Despite a full assault on its territory by enterprise resource planning vendors like SAP, analysts say Irving, Texas-based I2 Technologies is holding off the enterprise planning resource nemesis and maintaining its market share in the supply chain planning space.
"We recognize that there has been a pretty dramatic shift in valuation standards and ownership in the software space," said Credit Suisse First Boston in a recent report. "We also recognize that many investors fear I2 will miss the quarter. But we believe this company has the technology assets and market share momentum to withstand SAP's assault."

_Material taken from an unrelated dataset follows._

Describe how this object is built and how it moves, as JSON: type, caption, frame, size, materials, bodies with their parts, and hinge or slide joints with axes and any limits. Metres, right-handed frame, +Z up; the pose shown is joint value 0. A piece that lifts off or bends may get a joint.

I2 recently rolled out new functionality, announced a partnership with supply chain execution software maker Industri-Matematik, and started going after new vertical markets like apparel, all in an effort to stay one step ahead of the competition and push by enterprise resource planning vendors.
Like its competitors, I2 the past year has watched many of its sales opportunities freeze up as customers stalled decisions while waiting to see what the enterprise resource planning vendors were going to deliver. This combined with the uncertainty of what would happen to I2 and the other niche players when enterprise resource planning vendors entered the space put Wall Street on guard.
But with SAP's advanced planning and optimization product now hitting the market, financial analysts are starting to put some support back behind I2, saying that SAP has several years before it catches up with anything resembling what I2 has on the market now.
"From Wall Street's perspective, [the release of SAP's advanced planning and optimization product] has been looming as somewhat of a black cloud over [I2]," CS First Boston continued. "However, individuals within the Big 5 integrator community tell us that SAP acknowledges offline their products are at least 12 months away from I2 by SAP's own estimates. I2 claims a two- to three-year lead."
And that lead, CS First Boston estimates, is plenty to position I2 well for future growth.
"There really is a competitive imperative to move to a build-to-order model with faster cycle times and constantly declining costs," the investment firm continued in the report. "Those companies feeling the most competitive pressure have the least time to wait for SAP's APO. This is showing up in these companies' evaluations and purchase behavior. From what we could tell, now that SAP's product is here, any competitive freeze on the market has since declined significantly."
And I2's quarterly numbers seem to support this idea. I2, in July, posted for its second quarter revenue of $83.6 million, up 64 percent from the previous year's second quarter. For this year's second quarter, license revenue was $52.7 million, up 53 percent from the year earlier period, and services and maintenance accounted for $30.9 million, an 85 percent leap from the same period last year.
While I2 executives cautioned that the third quarter, which just ended, would likely be slower, analysts are still bullish on the company.
"These results from I2 Technologies coupled with what we are hearing from our clients demonstrate that the market is still growing in excess of the healthy 50 percent that we have been projecting," said AMR Research in Boston. "In this regard, I2 Technologies appears to be gaining market share. Frankly, we expect to see I2 continue at the torrid pace."